Além disso, lembra o especialista, os governos de minoria - como este que acaba de ser formado - também não apresentam um bom retrospecto na política britânica: em 1924 e em 1974, dois governos de minoria liderados pelos trabalhistas duraram menos de um ano.

Apesar de apresentarem um discurso firme durante as negociações que levaram à coalizão com os conservadores, os liberais-democratas tendem a ceder mais durante os primeiros meses para se manterem no poder pelo maior tempo possível e, especialmente, para tentar fazer avançar a sonhada reforma do sistema eleitoral britânico. "O Partido Liberal-Democrata está em ascensão e não vai desperdiçar o momento para se autopromover, mesmo que às custas de uma ou outra contradição em relação aos seus próprios princípios", afirmou Bogdanor.

O jogo de interesses já apresentou os primeiros resultados favoráveis ao LibDem: em troca do apoio de Nick, Cameron se comprometeu a promover um plebiscito sobre a reforma eleitoral, um ponto crucial para Clegg.
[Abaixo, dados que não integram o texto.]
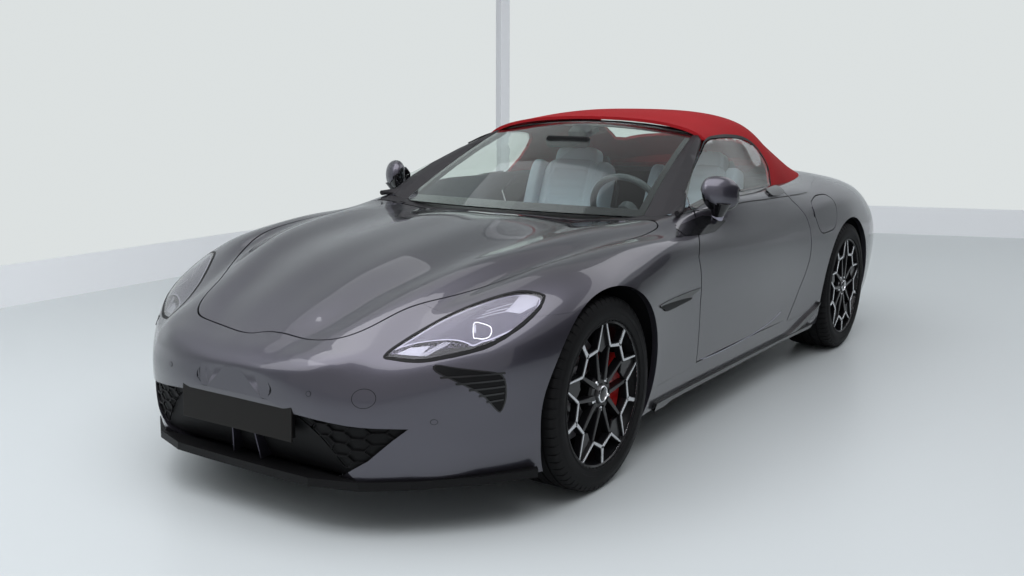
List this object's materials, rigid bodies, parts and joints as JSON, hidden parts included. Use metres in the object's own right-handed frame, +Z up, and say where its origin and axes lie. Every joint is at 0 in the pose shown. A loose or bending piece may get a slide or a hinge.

Na visão do liberal-democrata, a reformulação do sistema eleitoral é a única maneira de possibilitar a ascensão dos pequenos partidos ao poder, já que o sistema atual favorece o bipartidarismo entre trabalhistas e conservadores, os dois principais do país.

Essa é a primeira vez desde a Segunda Guerra Mundial que os britânicos precisam recorrer a uma coalizão para conseguir formar um governo após uma eleição que não elegeu nenhum partido por maioria. Enfraquecido, o trabalhista Gordon Brown renunciou ontem ao cargo de primeiro-ministro e cedeu espaço para os conservadores, pondo um ponto final a 13 anos de governo de centro-esquerda.

Para Patrick Dunleavy, cientista político da London School of Economics (LSE), a coalizão deve desfrutar de uma curta estabilidade enquanto os trabalhistas não completarem a "profunda reforma interna" de que necessitam até reunirem novamente a força necessária para brigar pelo poder. "Essas eleições foram um verdadeiro fracasso para os trabalhistas, e no fundo eles já estavam estavam esperando por isso", afirmou Dunleavy, apontando a entrada do Reino Unido na guerra contra o Iraque como um ponto-chave para o início da crise do trabalhismo. "Agora, eles terão o tempo que precisam para acertar os próprios problemas e estarão em condições de retornar a 10 Downing Street o endereço dos primeiros-ministros em Londres com a legitimidade que não tinham, nem de longe, conseguido na votação da semana passada".

Além da rejeição ao trabalhismo, avalia Dunleavy, as urnas também mostraram que nenhum outro partido está suficientemente forte. "É verdade que os britânicos queriam dar o recado de que desejam qualquer um, menos Brown no poder. Mas os eleitores também deixaram claro que não apoiam massivamente nenhum outro candidato que se apresentou, o que torna o novo governo bastante limitado em termos de suporte popular".